Rusia Tolak Uang Hasil Sitaan Asetnya di Inggris Dikirim ke Ukraina

Jakarta, IDN Times - Juru Bicara Parlemen Rusia Vyacheslav Volodin, pada Jumat (7/3/2025), mengecam pengiriman bantuan ke Ukraina dari hasil aset sitaan milik Rusia di Inggris. Menurutnya, Inggris harus mengganti semua aset Rusia yang disumbangkan ke Ukraina.
Pekan lalu, Perdana Menteri (PM) Keir Starmer mengaku akan mendukung upaya perdamaian di Ukraina. Namun, ia menyebut bahwa perdamaian tidak boleh menguntungkan negara agresor dan harus berpihak pada Ukraina.
1. Sebut Inggris melanggar hukum internasional
Volodin mengatakan bahwa pengiriman bantuan ke Ukraina dari dana hasil pembekuan aset Rusia di Inggris adalah pelanggaran hukum internasional.
"Mereka tidak akan mengembalikan kepada Rusia apa yang sudah berikan begitu saja, sama seperti bagaimana Presiden Amerika Serikat (AS) Donald Trump memutar dan mengembalikan kebijakan ceroboh pemerintah AS sebelumnya soal Ukraina," terangnya, dilansir Tass.
Ia menyebut bahwa aksi ini akan merusak kepercayaan dunia terhadap sistem keuangan Inggris. Tindakan ini sudah melanggar prinsip properti yang tidak dapat diingkari dan menjadi sistem keuangan global.
Volodin menambahkan, Moskow memiliki semua alasan untuk merespons tindakan semacam ini dan merampas properti Inggris yang terletak di dalam teritori Rusia.
2. Ukraina terima bantuan sebesar Rp16,3 triliun dari Inggris
PM Ukraina, Denys Shmyhal, mengungkapkan bahwa negaranya sudah menerima bantuan finansial sebesar 1 miliar dolar AS (Rp16,3 triliun) dari hasil pencairan aset Rusia yang disita oleh Inggris.
"Pendanaan ini akan langsung digunakan untuk membantu kemampuan militer Ukraina. Kami berharap bahwa semua aset Rusia yang disita dapat dikirimkan kepada negara kami di masa yang akan datang," tuturnya, dikutip TVP World.
Shmyhal bersyukur atas keputusan Starmer dan negara-negara anggota G7. Ia menyebut bahwa mekanisme untuk mencairkan aset dan dana milik Rusia untuk membantu Ukraina mempertahankan negaranya.
Selain di Inggris, sejumlah negara anggota Uni Eropa (UE) sudah menyita aset Rusia yang nilainya mencapai 217 miliar dolar AS (Rp3.536 triliun).

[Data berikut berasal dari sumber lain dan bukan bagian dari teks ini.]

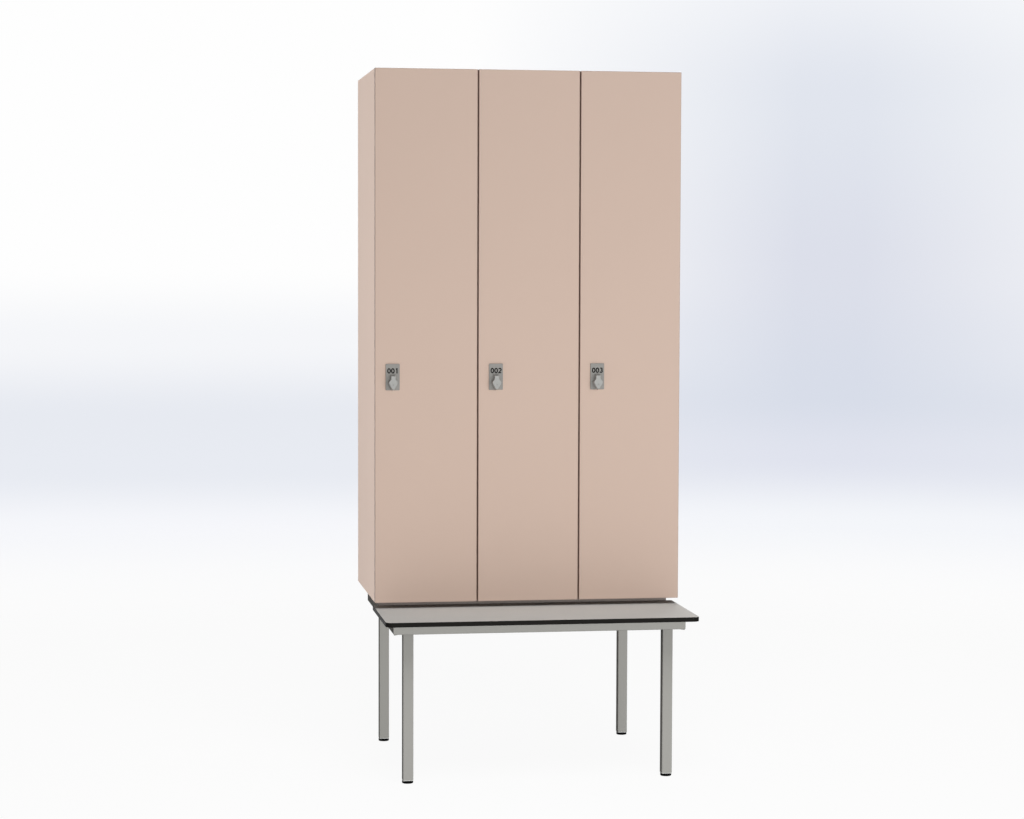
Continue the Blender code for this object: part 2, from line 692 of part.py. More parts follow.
def cup_mesh():
    """A hinge cup and its eared flange; origin on the door's rear face, mid-cup."""
    floor = FIT - CUP_DEPTH
    levels = [(CUP_RADIUS - CUP_WALL, floor), (CUP_RADIUS, floor + CUP_WALL),
              (CUP_RADIUS, FIT + CUP_FLANGE / 2)]
    cup = loft("hinge_cup", [[Vector((u, y, v)) for u, v in circle(radius)]
                             for radius, y in levels])
    bm = bmesh.new()
    extrude_outline(bm, [(u, FIT, v) for u, v in cup_flange_outline()], (0, CUP_FLANGE, 0))
    flange = mesh_from(bm, "cup_flange")
    hollow = rod("cup_hollow", CUP_RADIUS - CUP_WALL, floor + CUP_WALL, 2 * CUP_DEPTH)
    return cut_and_join(cup, joined=[flange], cut=[hollow])


def arm_mesh(overlay):
    """A hinge arm and its mounting plate, on a wall at X = 0 with the locker at -X.

    Its nose, the folded links, reaches to the cup's floor when the door is shut. It is
    cranked where the door laps less of the wall.
    """
    nose_tip = DOOR + FIT - CUP_DEPTH + CUP_WALL + FIT
    nose_root = DOOR + FIT + CUP_FLANGE + FIT
    low = ARM_BASE
    high = low + ARM_HEIGHT
    nose_low = max(CUP_FROM_EDGE + NOSE_INSET - overlay - ARM_NOSE_HEIGHT / 2, low)
    nose_high = nose_low + ARM_NOSE_HEIGHT
    bend_start = nose_root + ARM_NOSE_LENGTH
    bend_end = bend_start + ARM_CRANK_LENGTH
    tail = nose_root + ARM_LENGTH
    outline = [(nose_tip, nose_low), (bend_start, nose_low), (bend_end, low), (tail, low),
               (tail, high - ARM_TAIL_CHAMFER), (tail - ARM_TAIL_CHAMFER, high), (bend_end, high),
               (bend_start, nose_high), (nose_tip, nose_high)]
    bm = bmesh.new()
    extrude_outline(bm, [(-x, y, -ARM_WIDTH / 2) for y, x in outline], (0, 0, ARM_WIDTH))
    ease_rims(bm, Vector((0, 0, 1)), (-ARM_WIDTH / 2, ARM_WIDTH / 2), ARM_ROUNDING, 1)
    arm = mesh_from(bm, "hinge_arm")
    wing_y = CARCASS_FRONT - DOOR_FRONT + WING_DISTANCE
    base_front = wing_y - WING_WIDTH
    base = box("arm_base", (-ARM_BASE - FIT, base_front, -ARM_BASE_WIDTH / 2),
               (-FIT, tail - ARM_TAIL_CHAMFER, ARM_BASE_WIDTH / 2), STAMPED_EDGE)
    wings = box("arm_wings", (-ARM_BASE, wing_y - WING_WIDTH / 2, -WING_SPAN / 2),
                (-FIT, wing_y + WING_WIDTH / 2, WING_SPAN / 2), STAMPED_EDGE)
    return cut_and_join(arm, joined=[base, wings])


def make_hinges(doors, zinc):
    """The cups in each door's rear face and the arms on the wall behind them."""
    cup = cup_mesh()
    arms = {}
    for column, door in enumerate(doors):
        _, edge = door_edges(column)
        _, wall = column_walls(column)
        overlay = round(edge - wall, 6)
        if overlay not in arms:
            arms[overlay] = arm_mesh(overlay)
        for place_name, level in hinge_levels().items():
            tail = f"_{column + 1}_{place_name}"
            place("hinge_cup" + tail, cup, zinc, (edge - CUP_FROM_EDGE, DOOR_BACK, level), door)
            place("hinge_arm" + tail, arms[overlay], zinc, (wall, DOOR_FRONT, level))


def build():
    """Makes every piece of the locker with bench."""
    clear_scene()
    board = finish("blush laminate board", (0.61, 0.47, 0.39), 0.45)
    back_board = finish("blush backing board", (0.60, 0.46, 0.38), 0.6)
    seat = finish("grey compact laminate", (0.45, 0.43, 0.40), 0.4)
    coated = finish("silver-grey powder coat", (0.36, 0.36, 0.35), 0.45, 0.3)
    plastic = finish("black moulded plastic", (0.02, 0.02, 0.02), 0.5)
    die_cast = finish("satin die-cast metal", (0.33, 0.33, 0.32), 0.35, 0.8)
    grip = finish("pale grey knob", (0.45, 0.45, 0.44), 0.35, 0.3)
    zinc = finish("bright zinc-plated steel", (0.55, 0.55, 0.56), 0.3, 0.9)
    make_underframe(coated)
    make_feet(plastic)
    make_bench_board(seat)
    make_plinth(board)
    make_carcass(board, back_board)
    make_interiors(board, zinc)
    doors = [make_door(column, board) for column in range(COLUMNS)]
    make_locks(doors, zinc, die_cast, grip)
    make_hinges(doors, zinc)


build()
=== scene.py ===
"""Finishes, fittings and stage for a cabinet of three tall lockers on a bench.

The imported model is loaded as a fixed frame. Each operator finishes one kind of piece,
and the panel lists them all. Metres, +Z up; -Y is the side a person sits on.
"""
import json
from math import cos, pi, radians, sin

import bmesh
import bpy
from bpy.props import FloatProperty, FloatVectorProperty, IntProperty, PointerProperty
from bpy.types import Operator, Panel, PropertyGroup
from mathutils import Matrix, Vector

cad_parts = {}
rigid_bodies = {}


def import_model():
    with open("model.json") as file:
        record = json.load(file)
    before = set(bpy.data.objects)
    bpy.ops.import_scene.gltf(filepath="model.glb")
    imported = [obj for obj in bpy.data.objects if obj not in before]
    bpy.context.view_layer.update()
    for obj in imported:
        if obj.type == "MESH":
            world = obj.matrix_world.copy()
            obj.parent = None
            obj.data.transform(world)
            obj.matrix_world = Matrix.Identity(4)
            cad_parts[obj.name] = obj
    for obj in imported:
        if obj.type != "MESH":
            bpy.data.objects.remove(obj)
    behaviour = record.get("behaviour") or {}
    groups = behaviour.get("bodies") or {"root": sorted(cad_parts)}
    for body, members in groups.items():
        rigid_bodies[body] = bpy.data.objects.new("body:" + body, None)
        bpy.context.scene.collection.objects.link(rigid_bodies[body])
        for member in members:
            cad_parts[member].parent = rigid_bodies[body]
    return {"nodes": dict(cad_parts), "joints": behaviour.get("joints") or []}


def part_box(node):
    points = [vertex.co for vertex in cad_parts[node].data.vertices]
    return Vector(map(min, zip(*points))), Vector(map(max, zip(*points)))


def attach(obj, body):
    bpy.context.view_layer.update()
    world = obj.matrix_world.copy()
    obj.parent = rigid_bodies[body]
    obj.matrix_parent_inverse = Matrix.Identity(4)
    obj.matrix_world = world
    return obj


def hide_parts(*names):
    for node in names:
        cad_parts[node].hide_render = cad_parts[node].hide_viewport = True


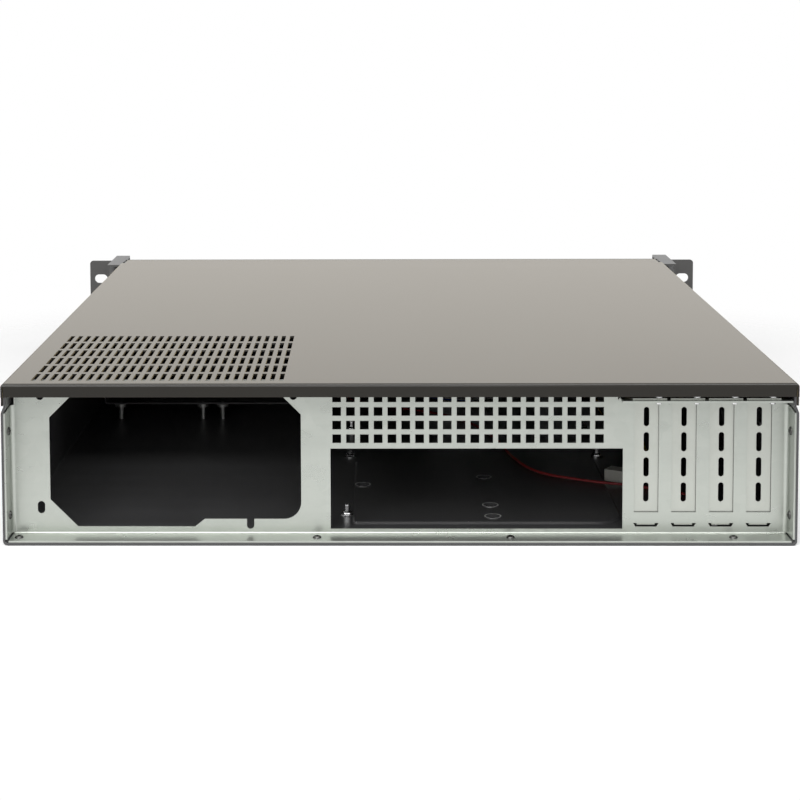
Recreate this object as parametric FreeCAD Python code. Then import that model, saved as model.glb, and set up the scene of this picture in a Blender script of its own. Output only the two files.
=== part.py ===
import FreeCAD, Part
import math
import os
from FreeCAD import Vector

# Empty 2U rackmount server case, millimetres.
# +Z is up, the front with the rack ears faces -Y, the connector side faces +Y.
# The origin is the centre of the whole case's footprint, on the underside of the base.

# ---- overall sizes ----
bodyWidth = 426.6
bodyHeight = 88.0
bodyDepth = 480.0            # rear edge of the base to the back of the rack ears
rackWidth = 482.6            # outside the ears
handleReach = 32.0           # back of the ears to the front of the handles

# ---- sheet thicknesses and bends ----
traySheet = 1.2
coverSheet = 1.0
panelSheet = 1.0
frameSheet = 1.2
frontPlate = 2.0
earPlate = 2.0
handleSheet = 1.5
cageSheet = 1.0
bendInside = 1.0
coverGap = 0.2               # running gap between the cover and what it closes over

# ---- base: side wall joggle and formed floor areas ----
joggleFromTop = 16.0         # where the side walls start to step inwards
joggleRise = 3.0
embossRise = 1.2
boardEmboss = dict(left=-126.0, right=25.4, rear=35.0, front=172.0, cornerLow=16.0, cornerHigh=2.6)
collarOutside = 9.6
collarBore = 8.2
collarHeight = 0.6
collarSpots = [(20.1, 112.7), (-53.4, 129.3), (-53.4, 68.4), (-53.4, 45.5)]
railHoleBore = 4.2
railHoleRear = 90.0
railHoleFromEars = 90.0

# ---- cover ----
coverShort = 26.0            # how far the cover ends short of the ears
coverFlange = 12.2
lipHeight = 7.3
lipEndGap = 0.5
ventColumns = 28
ventRows = 6
ventPitchX = 4.97
ventPitchY = 22.6
ventSlotWide = 2.5
ventSlotLong = 18.0
ventFirstX = 197.4
ventFirstDepth = 17.6
coverScrewRear = 70.0
coverScrewFront = 44.0       # from the cover's front edge
coverScrewFromTop = 6.6
coverScrewBore = 3.2
coverScrewHead = 6.0
coverScrewReach = 4.5

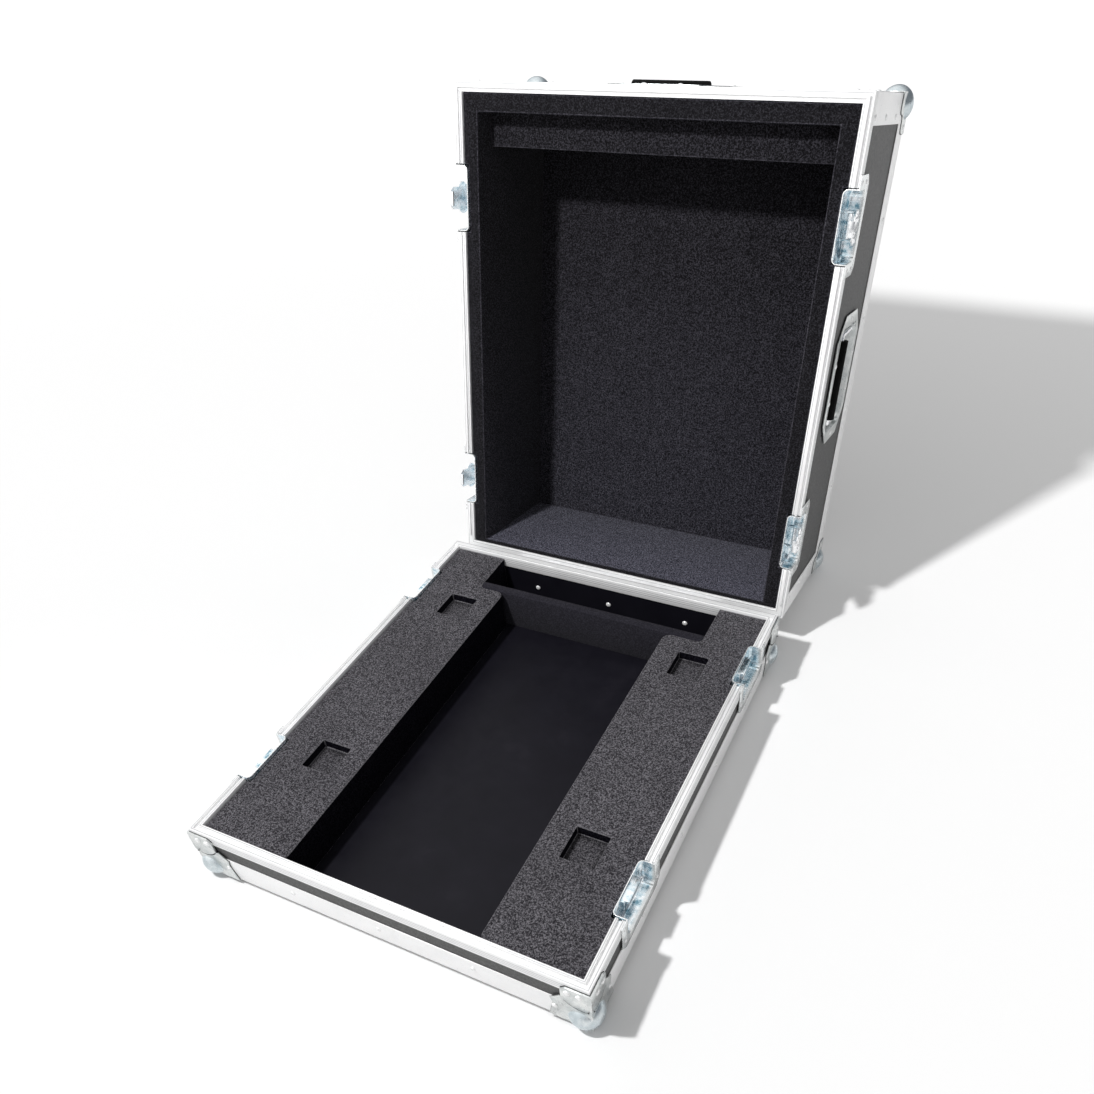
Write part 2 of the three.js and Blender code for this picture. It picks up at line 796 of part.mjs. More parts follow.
function lidLining(latchYs) {
  const inset = rimWidth + foamInset;
  const shape = rectangle(inset, caseWidth - inset, inset, caseLength - inset);
  const side = inset + liningThickness;
  shape.holes.push(rectangle(side, caseWidth - side, inset + liningRearThickness, caseLength - side));
  const body = slab(shape, -lidPanelTop + fitGap, -liningBelowRim);
  return cut(body, ...latchNotches(latchYs), ...handleNotches());
}

function lidPadSolid() {
  const inset = rimWidth + foamInset;
  const side = inset + liningThickness + fitGap;
  const near = inset + liningRearThickness + fitGap;
  const bottom = -lidPanelTop + fitGap;
  return block(side, caseWidth - side, near, caseLength - side, bottom, bottom + lidPadThickness);
}

function lidLedgeSolid() {
  const side = rimWidth + foamInset + liningThickness + fitGap;
  const far = caseLength - side;
  const bottom = -lidPanelTop + fitGap + lidPadThickness + fitGap;
  return block(side, caseWidth - side, far - ledgeWidth, far, bottom, -ledgeFromRim);
}

// Holes in the lid walls for the handle dishes
function handleHole(wall) {
  const along = handlePanHalfLength + fitGap;
  const z0 = -(handleFromRim + handlePanHalfHeight + fitGap);
  const z1 = -(handleFromRim - handlePanHalfHeight - fitGap);
  const middle = caseWidth * halfShare;
  if (wall === 'end') {
    return block(middle - along, middle + along, caseLength - panelEdge, caseLength, z0, z1);
  }
  return block(-overrun, caseWidth + overrun, handleFromHinge - along, handleFromHinge + along, z0, z1);
}

// Sets a group on a wall of a half, at a distance along the wall and below the rim
function onWall(wall, along, below) {
  const group = new THREE.Group();
  const down = zAxis.clone().negate();
  const places = {
    left: [yAxis, xAxis.clone().negate(), [0, along, -below]],
    right: [yAxis.clone().negate(), xAxis, [caseWidth, along, -below]],
    end: [xAxis, yAxis, [along, caseLength, -below]],
  };
  const [across, out, place] = places[wall];
  group.applyMatrix4(new THREE.Matrix4().makeBasis(across, down, out));
  group.position.set(...place);
  return group;
}

// The four ball corners of a half
function corners(prefix, names, depth, withBrace) {
  const body = cornerSolid(withBrace);
  const places = [[0, 0], [caseWidth, 0], [caseWidth, caseLength], [0, caseLength]];
  return places.map(([x, y], turn) => {
    const corner = mesh(`${prefix}_ball_corner_${names[turn]}`, body, zinc);
    corner.rotation.z = radians(quarterTurn * turn);
    corner.position.set(x, y, -depth);
    return corner;
  });
}

// The base tray
function buildBase() {
  const base = new THREE.Group();
  const latchYs = latchPlaces(true);
  const web = baseRimWeb;
  for (const side of ['left', 'right']) {
    base.add(mesh(`base_${side}_wall`, sideWallSolid(side, baseDepth, web, latchYs, []), laminate));
  }
  base.add(mesh('base_front_wall', endWallSolid('near', baseDepth, web, []), laminate));
  base.add(mesh('base_rear_wall', endWallSolid('far', baseDepth, web, []), laminate));
  base.add(mesh('base_floor_panel', panelSolid(baseDepth), laminate));

  const rims = rimPieces(cut(rimRing(web), grooveSolid(true)), latchYs);
  const rimNames = { near: 'front', far: 'rear', left: 'left', right: 'right' };
  for (const [place, body] of Object.entries(rims)) {
    base.add(mesh(`base_rim_${rimNames[place]}`, body, aluminium));
  }
  base.add(mesh('base_bottom_angle', edgeAngleSolid(baseDepth), aluminium));
  const names = ['front_left', 'front_right', 'rear_right', 'rear_left'];
  base.add(...corners('base', names, baseDepth, true));

  for (const side of ['left', 'right']) {
    for (const end of ['front', 'rear']) {
      base.add(mesh(`base_foam_${side}_${end}`, sideFoamSolid(side, end, latchYs), baseFoam));
    }
  }
  base.add(mesh('base_foam_partition', baseFoamPartition(), baseFoam));

  for (const side of ['left', 'right']) {
    latchYs.forEach((y, index) => {
      const spot = onWall(side, y, 0);
      const end = index === 0 ? 'rear' : 'front';
      spot.add(mesh(`keeper_dish_${side}_${end}`, latchKeeperDish(), blueZinc));
      base.add(spot);
    });
  }
  const leaf = mesh('hinge_leaf', hingeLeafSolid(true, hingeLeafBottom - hingeDrop, 0), steel);
  leaf.position.set(hingeMiddle, caseLength + hingeOffset, -hingeDrop);
  base.add(leaf);
  return base;
}

// A latch hook with its wing, resting released, tilted out on its pin
function buildHook(name) {
  const hook = new THREE.Group();
  hook.position.set(0, hookAxisHeight, -hookAxisDepth);
  hook.rotation.x = -radians(hookReleaseAngle);
  hook.add(mesh(`latch_hook_${name}`, hookSolid(), blueZinc));
  const wing = mesh(`latch_wing_${name}`, wingSolid(), steel);
  const outer = hookAxisDepth - hookPlane + hookPlate + runningGap;
  wing.position.set(0, wingAxisHeight - hookAxisHeight, outer);
  hook.add(wing);
  return hook;
}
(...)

3. Inggris lanjutkan bantuan intelijen ke Ukraina
Sehari sebelumnya, Inggris mengaku akan melanjutkan pembagian informasi intelijen ke Ukraina. Pernyataan ini disampaikan setelah AS memutuskan untuk menangguhkan bantuan intelijen kepada Ukraina.
Melansir The Guardian, Inggris akan mengirimkan analisis data mentah kepada Ukraina setelah pembekuan bantuan dari AS. Namun, pengiriman analisa tersebut tidak dapat secara langsung memberikan data yang dimiliki oleh AS.
"Mereka (Inggris) tidak memiliki kapabilitas sejauh AS, tapi tidak dalam skala yang sama dan tidak mampu menggantikannya. Namun, ini dapat membuat Ukraina melanjutkan peringatan awal serangan dan mampu melancarkan serangan ke dalam teritori Rusia," ujar seorang mantan pakar dari Whitehall Insider.
Sebelumnya, Prancis sudah menyatakan akan melanjutkan pembagian informasi intelijen kepada Ukraina dalam menghadapi agresi Rusia. Paris diketahui memiliki intelijen yang lebih berdaulat dibandingkan Inggris yang terikat dengan AS.